Martin to recover under Monell; and (4) a state law claim of emotional distress. Id. at 11-12. A. Dismissed Claims 1. Claims Against Warden Brown The Warden's federal liability is premised on Monell v. Dep't of Social Servs., 436 U.S. 658 (1978). A Monell claim is established by showing "'(1) an action pursuant to a municipal policy, (2) culpability, meaning that policymakers were deliberately indifferent to a known risk that the policy would lead to constitutional violations, and (3) causation, meaning the municipal action was the 'moving force' behind the constitutional injury." Pulera v. Sarzant, 966 F.3d 540, 550 (7th Cir. 2020) (quoting Hall v.
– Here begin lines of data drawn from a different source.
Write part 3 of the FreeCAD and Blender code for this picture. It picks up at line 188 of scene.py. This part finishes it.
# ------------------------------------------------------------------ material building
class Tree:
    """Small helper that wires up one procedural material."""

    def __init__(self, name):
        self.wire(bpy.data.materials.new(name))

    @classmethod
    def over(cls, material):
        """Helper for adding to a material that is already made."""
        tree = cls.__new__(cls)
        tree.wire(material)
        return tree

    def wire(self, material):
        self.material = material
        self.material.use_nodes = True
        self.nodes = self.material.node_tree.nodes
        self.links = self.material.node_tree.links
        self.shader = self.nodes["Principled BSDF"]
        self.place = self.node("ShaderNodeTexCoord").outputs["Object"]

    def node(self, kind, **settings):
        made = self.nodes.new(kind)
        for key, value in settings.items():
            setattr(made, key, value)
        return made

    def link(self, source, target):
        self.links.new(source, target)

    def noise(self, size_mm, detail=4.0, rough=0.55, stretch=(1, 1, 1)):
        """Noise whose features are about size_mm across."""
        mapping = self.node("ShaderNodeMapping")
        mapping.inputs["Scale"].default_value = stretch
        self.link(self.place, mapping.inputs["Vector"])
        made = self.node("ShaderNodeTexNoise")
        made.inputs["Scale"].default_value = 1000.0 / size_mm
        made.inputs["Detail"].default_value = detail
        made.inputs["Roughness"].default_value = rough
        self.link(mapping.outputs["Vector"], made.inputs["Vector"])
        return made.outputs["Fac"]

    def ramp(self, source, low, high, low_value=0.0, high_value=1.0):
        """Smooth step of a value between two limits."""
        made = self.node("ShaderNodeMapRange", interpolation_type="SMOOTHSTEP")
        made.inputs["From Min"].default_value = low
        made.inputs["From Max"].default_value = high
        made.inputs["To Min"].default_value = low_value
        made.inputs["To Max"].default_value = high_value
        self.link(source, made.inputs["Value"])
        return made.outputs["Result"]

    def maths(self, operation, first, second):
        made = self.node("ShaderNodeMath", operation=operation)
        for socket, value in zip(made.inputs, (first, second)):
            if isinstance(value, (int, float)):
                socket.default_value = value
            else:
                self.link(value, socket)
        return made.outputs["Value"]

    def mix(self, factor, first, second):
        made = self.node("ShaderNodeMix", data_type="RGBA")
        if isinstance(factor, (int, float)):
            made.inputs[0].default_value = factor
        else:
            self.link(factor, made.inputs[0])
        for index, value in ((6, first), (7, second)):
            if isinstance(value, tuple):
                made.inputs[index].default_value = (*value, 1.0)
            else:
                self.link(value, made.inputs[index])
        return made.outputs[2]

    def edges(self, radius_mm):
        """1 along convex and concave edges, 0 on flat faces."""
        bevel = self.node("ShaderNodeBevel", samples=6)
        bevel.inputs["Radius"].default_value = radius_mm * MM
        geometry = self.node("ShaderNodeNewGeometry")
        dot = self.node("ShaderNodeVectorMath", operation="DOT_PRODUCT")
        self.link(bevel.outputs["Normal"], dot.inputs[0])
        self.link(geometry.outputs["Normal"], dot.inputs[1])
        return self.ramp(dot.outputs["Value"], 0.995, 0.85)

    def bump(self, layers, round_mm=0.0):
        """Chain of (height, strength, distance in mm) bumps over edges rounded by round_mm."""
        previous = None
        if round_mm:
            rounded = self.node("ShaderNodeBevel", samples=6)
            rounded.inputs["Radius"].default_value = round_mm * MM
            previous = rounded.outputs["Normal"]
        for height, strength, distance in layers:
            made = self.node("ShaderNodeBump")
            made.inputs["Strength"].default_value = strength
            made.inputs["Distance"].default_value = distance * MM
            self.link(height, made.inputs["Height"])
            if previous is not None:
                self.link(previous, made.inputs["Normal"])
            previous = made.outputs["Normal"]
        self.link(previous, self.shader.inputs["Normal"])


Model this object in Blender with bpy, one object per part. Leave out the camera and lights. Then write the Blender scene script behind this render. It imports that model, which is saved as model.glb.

City of Chi., 953 F.3d 945, 950 (7th Cir. 2020)). In this case, there is no municipal defendant. The Warden is a state actor. In addition, a Monell claim cannot be brought against an individual in his individual capacity. See Johnson v. Dykstra, No. 3-17-cv- 00071-PPS-MGG, 2019 WL 2270356, at *3 (N.D. Ind. May 24, 2019) ("A party may not assert a Monell claim against prison officers in their individual capacities. Recall that under section 1983,

only municipalities may be held liable for constitutional violations caused by their official policy including unwritten custom."). Similarly, even if the "failure to train claim" is not understood to be brought pursuant to the theory recognized in Monell, it is still subject to dismissal. This is because "failure to train claims are usually maintained against municipalities, not against individuals, and, in the Eighth Amendment context, such claims may only be maintained against a municipality." Brown v. Budz, 398 F.3d 904, 918 (7th Cir. 2005) (quoting Sanville v. McCaughtry, 266 F.3d 724, 739-40 (7th Cir. 2001)). Finally, any other constitutional claims brought against the Warden in his individual capacity must be dismissed. This is because there are no factual allegations that suggest that the

Warden was personally responsible for directing Sgt. Vaughn's actions on August 14, 2019.